Such a model might well tell us something about the way that swallowing food takes place. However, such a model will not provide nourishment, or in any way replace or duplicate the physical act of swallowing.
A virtual reality version of swallowing, complete with information about possible nourishment, etc. could provide sufficient input for whatever part of consciousness requires it. (In this example.)
A physical, robotic construct could do the same. Granted, it might not be a "Turing Machine" under your usage of that term. But, it would still be a
computing machine.
Either way, there is no reason why conscious awareness can't be constructed and emulated in a computing system.
This claim rests on the assumption that the process of the brain is essentially a computational process - in the same way that swallowing involves moving food from the mouth to the stomach.
This has not been demonstrated.
What is the magical realm of reality, you are thinking of, that would be exempt from being emulated in a computing system?
If neural networks turn out to be equivalent in functionality to the brain, then perhaps that analogy will turn out to be the most useful. We don't yet know enough for that.
Neural networks were designed to emulate how the brain functions, in a
relatively abstract, high-level manner.
Neuroscience already knows many of the differences between how neural networks work and how the brain actually works. (For example: Neural networks often use back-propagation through the same virtual neurons that ran the forward processes. In biology, neurons generally process things in one direction, and then hormones generally take up the other direction. (though, reality is evena bit more complicated than that)).
The problem is NOT that "we don't know enough". We know a
FREAKIN' LOT, about how the brain works, these days.
The problem is that we can't figure out why there
should be inherent limits that the more basic neural networks would have, compared to the more complex actual brains. The ultimate results can, potentially, be the same, even if the proximate details are not.

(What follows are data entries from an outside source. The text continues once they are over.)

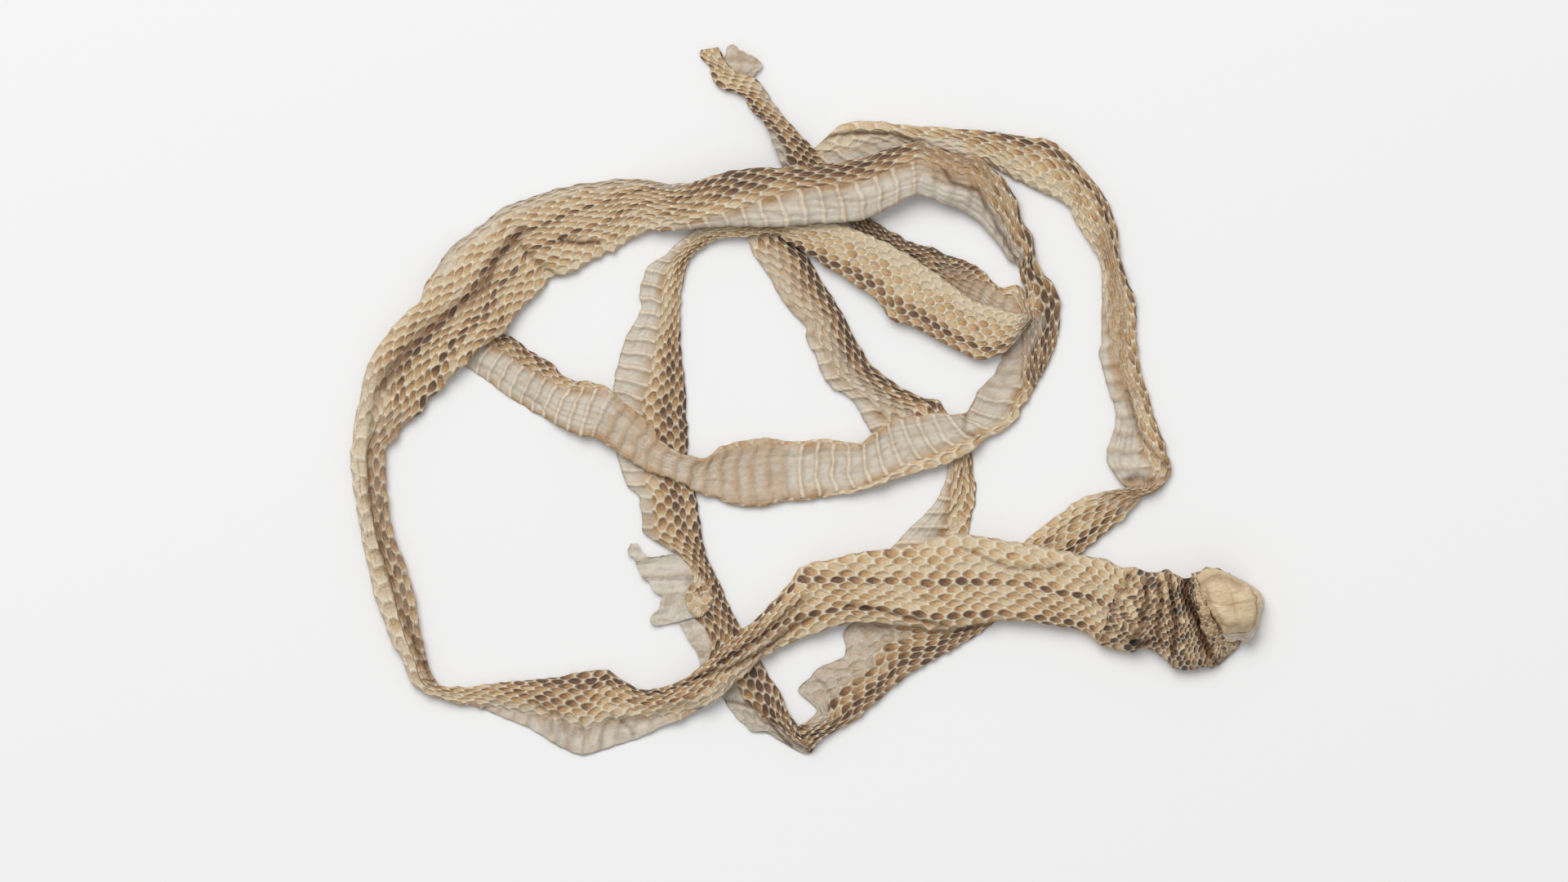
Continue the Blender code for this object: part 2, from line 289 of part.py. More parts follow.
def tube_of_skin(name, edges, levels, middle, material):
    """A closed tube, extruded from station to station and capped at both ends."""
    mesh = bpy.data.meshes.new(name)
    bm = bmesh.new()
    rings = [ring_points(row, level_at(levels, i), middle) for i, row in enumerate(edges)]
    start_cap = bm.faces.new([bm.verts.new(point) for point in rings[0]])
    end_cap = start_cap
    for ring in rings[1:]:
        last_cap = end_cap
        extruded = bmesh.ops.extrude_face_region(bm, geom=[last_cap])["geom"]
        end_cap = next(item for item in extruded if isinstance(item, bmesh.types.BMFace))
        for vertex, point in zip(end_cap.verts, ring):
            vertex.co = point
        if last_cap is not start_cap:
            bm.faces.remove(last_cap)
    bmesh.ops.recalc_face_normals(bm, faces=bm.faces)
    bmesh.ops.triangulate(bm, faces=bm.faces)
    bm.to_mesh(mesh)
    bm.free()
    mesh.shade_smooth()
    mesh.set_sharp_from_angle(angle=1.0)
    mesh.materials.append(material)
    skin = bpy.data.objects.new(name, mesh)
    bpy.context.scene.collection.objects.link(skin)
    return skin


def skin_material(name, colour):
    material = bpy.data.materials.new(name)
    material.use_nodes = True
    shader = material.node_tree.nodes["Principled BSDF"]
    shader.inputs["Base Color"].default_value = colour
    shader.inputs["Roughness"].default_value = SKIN_ROUGHNESS
    shader.inputs["Metallic"].default_value = 0.0
    return material


clear_scene()
slough_middle = middle_of(HEAD_LENGTH_EDGES + TAIL_LENGTH_EDGES)
tube_of_skin("head_length", HEAD_LENGTH_EDGES, HEAD_LENGTH_LEVELS, slough_middle,
             skin_material("dry_back_skin", HEAD_LENGTH_COLOUR))
tube_of_skin("tail_length", TAIL_LENGTH_EDGES, TAIL_LENGTH_LEVELS, slough_middle,
             skin_material("dry_belly_skin", TAIL_LENGTH_COLOUR))
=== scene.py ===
"""Shed snake skin lying in loose loops: the look of it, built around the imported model.

Tables are in millimetres, as the skin lies on the table seen from above; stations run tailwards.
"""

import bmesh
import bpy
import numpy as np
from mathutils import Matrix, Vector, noise


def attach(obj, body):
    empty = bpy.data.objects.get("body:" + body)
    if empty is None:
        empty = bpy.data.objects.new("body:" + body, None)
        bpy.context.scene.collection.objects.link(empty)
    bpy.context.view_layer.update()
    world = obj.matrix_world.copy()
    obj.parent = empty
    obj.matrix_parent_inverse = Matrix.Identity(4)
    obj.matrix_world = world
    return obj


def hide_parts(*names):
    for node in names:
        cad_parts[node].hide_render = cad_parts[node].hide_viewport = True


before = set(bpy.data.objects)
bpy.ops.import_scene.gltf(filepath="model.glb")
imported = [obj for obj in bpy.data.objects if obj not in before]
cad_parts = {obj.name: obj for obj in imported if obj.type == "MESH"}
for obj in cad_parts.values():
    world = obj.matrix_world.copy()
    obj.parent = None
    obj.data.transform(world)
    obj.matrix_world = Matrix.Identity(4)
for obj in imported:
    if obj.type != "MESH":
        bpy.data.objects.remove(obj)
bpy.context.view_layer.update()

# ---------------------------------------------------------------------------------------------
# Head length.  The shed outer layer of the skin, from the neck to its torn end under the upper
# left curve: paper-thin dry keratin, a tube that came off inside out in one pull and collapsed
# flat, with rows of small scales over the back and one row of broad scutes along the belly.

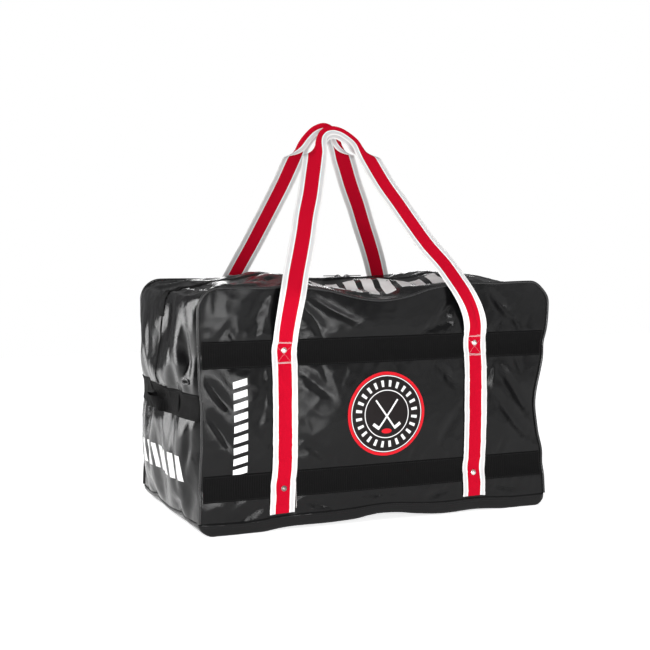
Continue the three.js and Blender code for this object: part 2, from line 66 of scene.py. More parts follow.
# %% The bag's main sizes
MM = 0.001
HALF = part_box("base_panel")[1].x
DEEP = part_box("base_panel")[1].y
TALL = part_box("front_panel")[1].z
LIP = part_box("base_panel")[1].z
CORNER, FOOT_CORNER = 38 * MM, 22 * MM
WALL = 1.2 * MM
WEBBING, WEB_THICK = 50 * MM, 1.6 * MM


def middle(node, axis):
    low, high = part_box(node)
    return (low[axis] + high[axis]) / 2


UPPER, LOWER = middle("front_upper_band", 2), middle("front_lower_band", 2)
END_BAND = middle("left_end_band", 2)
LEG_X = 203 * MM
HINGE_Y, HINGE_Z = 207 * MM, 459 * MM
LID_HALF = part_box("front_lid_flap")[1].x
print("long", 2 * HALF, "deep", 2 * DEEP, "tall", TALL, "bands", UPPER, LOWER, END_BAND)

# %% [markdown]
# ## Camera, floor and light
# A plain pale floor and a soft studio. Black vinyl shows mostly what it mirrors, so the lights
# are white panels: a tall one behind the left end, a wide one at the front left, and weaker ones
# at the front, the right, the rear and above, in a room that is dimmer than the floor.

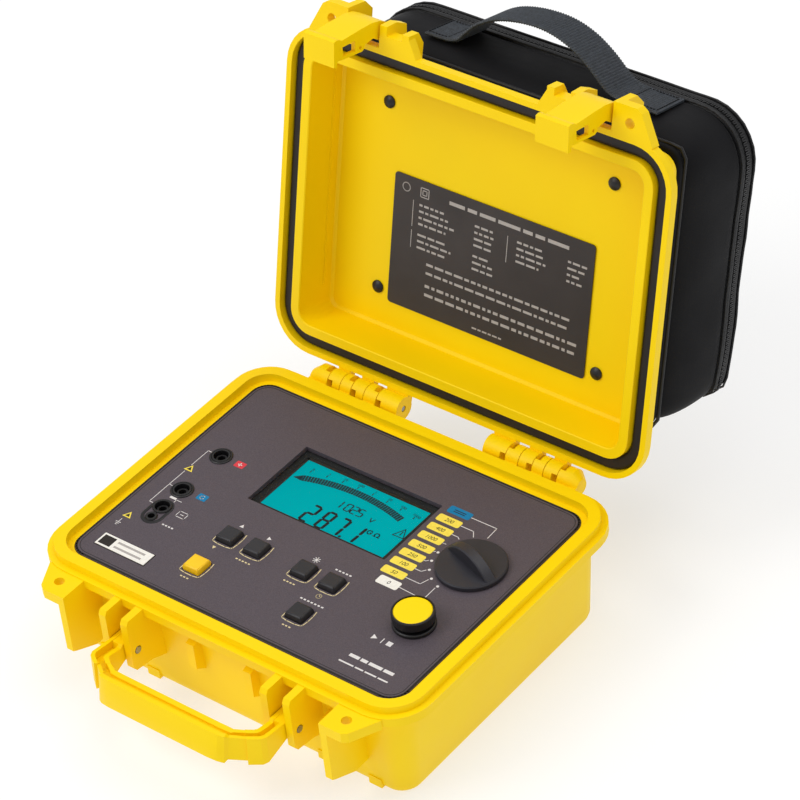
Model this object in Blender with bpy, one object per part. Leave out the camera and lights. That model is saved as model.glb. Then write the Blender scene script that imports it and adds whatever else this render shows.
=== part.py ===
"""Insulation resistance tester in a moulded carrying case, with an accessory bag riveted to its lid.

The case lies on its underside with the lid standing open. +X is the operator's right, -Y the operator's
side and +Z up. The origin is the centre of the underside. Lengths are in metres; MM turns millimetres into
metres. Everything that belongs to the lid is drawn where it lies with the lid shut, then hung on an empty
on the hinge line that turns it open.
"""

import math

import bmesh
import bpy
from mathutils import Matrix, Vector

MM = 0.001

# Driving dimensions.
CASE_HALF_X = 120.0 * MM  # rim of the case, half its width
CASE_HALF_Y = 93.0 * MM  # rim of the case, half its depth
CASE_CORNER = 24.0 * MM  # radius of the rim's corners
PANEL_Z = 62.5 * MM  # face of the instrument panel above the table
GAP = 0.3 * MM  # between solids that touch
CORNER_STEPS = 8  # straight runs in each quarter turn of the case

RIDGE_HEIGHT = 4.0 * MM  # sealing ridge above the rim's ledge
FLANGE_DROP = 5.2 * MM  # upright edge of the rim
WALL = 3.0 * MM

LIP_Z = PANEL_Z + 1.0 * MM  # mouth of the shut lid
LID_DEPTH = 25.5 * MM  # from the mouth to the lid's inner floor
LID_THICKNESS = 3.0 * MM
GASKET_RECESS = 3.3 * MM  # gasket face below the lid's lip
LID_OPEN = math.radians(104.0)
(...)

Your argument would require knowledge about what those inherent limits would be. Do you have any insights to offer about that?
More to the point, it is pretty much universally agreed that the essential function of neurons is to take a seemingly continuous spectrum of input and convert it to something like a digital signal.
It isn't a coincidence that the things we consider "able to compute" all feature similar behavior, that behavior being the ability to map a given set of inputs to a much smaller set of outputs.
I agree with that, in a very general sense. But, I don't think it's as relevant to the point as you think.
I think the most important property of neurons, for the discussion of consciousness, is that
they report on the states of other cells. This makes them uniquely qualified to build and compute models of the self, when bundled the right way.
That they do so by acting as analog-to-digital converters, is only circumstantial.